• [GIVEN TASK] Please give the data below again in full, exactly as it stands.

• [INFORMATION PROVIDED]
_ _ _ _

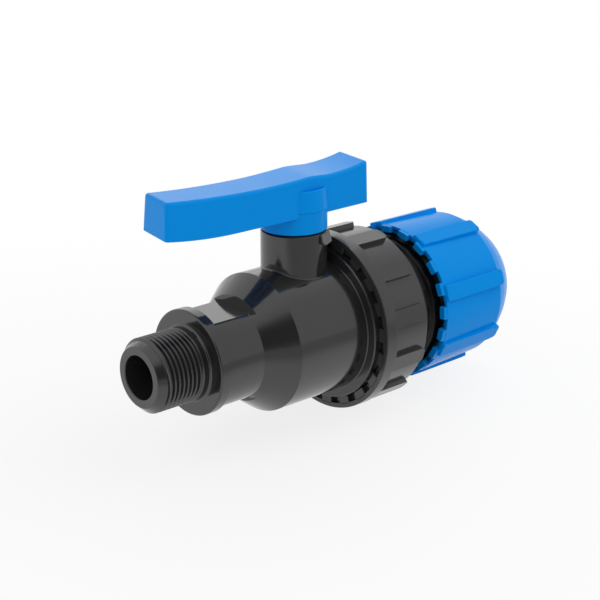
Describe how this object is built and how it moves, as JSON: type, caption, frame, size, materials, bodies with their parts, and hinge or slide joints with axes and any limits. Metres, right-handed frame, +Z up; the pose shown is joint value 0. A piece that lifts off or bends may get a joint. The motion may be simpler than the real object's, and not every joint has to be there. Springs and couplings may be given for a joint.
{
  "type": "compression ball valve",
  "caption": "Plastic inline ball valve with a lever handle, a male pipe thread at one end and a union nut and compression socket for plastic pipe at the other.",
  "frame": {"origin": "on the flow axis, at the collar's front face, where the threaded spigot starts", "axes": "+X along the flow axis from the threaded spigot to the pipe socket, +Z up along the stem"},
  "size_m": [0.1676, 0.068, 0.095],
  "materials": {
    "body_plastic": "satin moulded dark grey plastic",
    "nut_plastic": "satin moulded mid grey plastic",
    "black_plastic": "satin moulded black plastic",
    "blue_plastic": "smooth moulded blue plastic",
    "ball_plastic": "polished dark grey plastic",
    "seat_plastic": "smooth white low-friction plastic",
    "grip_plastic": "natural white acetal",
    "seal_rubber": "smooth black rubber"
  },
  "bodies": {
    "valve_body": {"body": "body_plastic", "seat_inlet": "seat_plastic", "seat_outlet": "seat_plastic", "seat_inlet_oring": "seal_rubber", "seat_outlet_oring": "seal_rubber", "seat_carrier": "body_plastic", "carrier_oring": "seal_rubber"},
    "handle_and_ball": {"handle": "blue_plastic", "stem": "body_plastic", "stem_washer": "seat_plastic", "stem_oring_lower": "seal_rubber", "stem_oring_upper": "seal_rubber", "ball": "ball_plastic"},
    "connector": {"end_connector": "black_plastic", "connector_oring": "seal_rubber", "pipe_seal": "seal_rubber", "thrust_ring": "black_plastic"},
    "union_ring": {"union_nut": "nut_plastic"},
    "grip": {"grip_ring": "grip_plastic"},
    "pipe_nut": {"compression_nut": "blue_plastic"}
  },
  "joints": [
    {"name": "handle_turn", "type": "hinge", "parent": "valve_body", "child": "handle_and_ball", "pos_m": [0.0501, 0, 0], "axis": [0, 0, -1], "range_deg": [0, 90]},
    {"name": "connector_slide", "type": "slide", "parent": "valve_body", "child": "connector", "axis": [1, 0, 0], "range_m": [0, 0.015]},
    {"name": "union_nut_turn", "type": "hinge", "parent": "connector", "child": "union_ring", "pos_m": [0.07, 0, 0], "axis": [1, 0, 0], "range_deg": [0, 1351]},
    {"name": "grip_slide", "type": "slide", "parent": "connector", "child": "grip", "axis": [1, 0, 0], "range_m": [0, 0.021]},
    {"name": "compression_nut_turn", "type": "hinge", "parent": "grip", "child": "pipe_nut", "pos_m": [0.12, 0, 0], "axis": [1, 0, 0], "range_deg": [0, 1261]}
  ],
  "couplings": [
    {"joint": "union_nut_turn", "follows": "connector_slide", "rad_per_m": 1570.8},
    {"joint": "compression_nut_turn", "follows": "grip_slide", "rad_per_m": 1047.2}
  ]
}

_ _ _ _

• [FINISHED TASK]
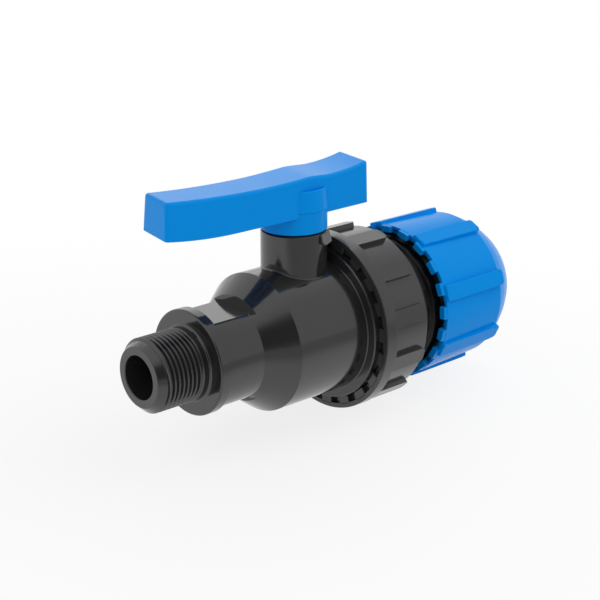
Describe how this object is built and how it moves, as JSON: type, caption, frame, size, materials, bodies with their parts, and hinge or slide joints with axes and any limits. Metres, right-handed frame, +Z up; the pose shown is joint value 0. A piece that lifts off or bends may get a joint. The motion may be simpler than the real object's, and not every joint has to be there. Springs and couplings may be given for a joint.
{
  "type": "compression ball valve",
  "caption": "Plastic inline ball valve with a lever handle, a male pipe thread at one end and a union nut and compression socket for plastic pipe at the other.",
  "frame": {"origin": "on the flow axis, at the collar's front face, where the threaded spigot starts", "axes": "+X along the flow axis from the threaded spigot to the pipe socket, +Z up along the stem"},
  "size_m": [0.1676, 0.068, 0.095],
  "materials": {
    "body_plastic": "satin moulded dark grey plastic",
    "nut_plastic": "satin moulded mid grey plastic",
    "black_plastic": "satin moulded black plastic",
    "blue_plastic": "smooth moulded blue plastic",
    "ball_plastic": "polished dark grey plastic",
    "seat_plastic": "smooth white low-friction plastic",
    "grip_plastic": "natural white acetal",
    "seal_rubber": "smooth black rubber"
  },
  "bodies": {
    "valve_body": {"body": "body_plastic", "seat_inlet": "seat_plastic", "seat_outlet": "seat_plastic", "seat_inlet_oring": "seal_rubber", "seat_outlet_oring": "seal_rubber", "seat_carrier": "body_plastic", "carrier_oring": "seal_rubber"},
    "handle_and_ball": {"handle": "blue_plastic", "stem": "body_plastic", "stem_washer": "seat_plastic", "stem_oring_lower": "seal_rubber", "stem_oring_upper": "seal_rubber", "ball": "ball_plastic"},
    "connector": {"end_connector": "black_plastic", "connector_oring": "seal_rubber", "pipe_seal": "seal_rubber", "thrust_ring": "black_plastic"},
    "union_ring": {"union_nut": "nut_plastic"},
    "grip": {"grip_ring": "grip_plastic"},
    "pipe_nut": {"compression_nut": "blue_plastic"}
  },
  "joints": [
    {"name": "handle_turn", "type": "hinge", "parent": "valve_body", "child": "handle_and_ball", "pos_m": [0.0501, 0, 0], "axis": [0, 0, -1], "range_deg": [0, 90]},
    {"name": "connector_slide", "type": "slide", "parent": "valve_body", "child": "connector", "axis": [1, 0, 0], "range_m": [0, 0.015]},
    {"name": "union_nut_turn", "type": "hinge", "parent": "connector", "child": "union_ring", "pos_m": [0.07, 0, 0], "axis": [1, 0, 0], "range_deg": [0, 1351]},
    {"name": "grip_slide", "type": "slide", "parent": "connector", "child": "grip", "axis": [1, 0, 0], "range_m": [0, 0.021]},
    {"name": "compression_nut_turn", "type": "hinge", "parent": "grip", "child": "pipe_nut", "pos_m": [0.12, 0, 0], "axis": [1, 0, 0], "range_deg": [0, 1261]}
  ],
  "couplings": [
    {"joint": "union_nut_turn", "follows": "connector_slide", "rad_per_m": 1570.8},
    {"joint": "compression_nut_turn", "follows": "grip_slide", "rad_per_m": 1047.2}
  ]
}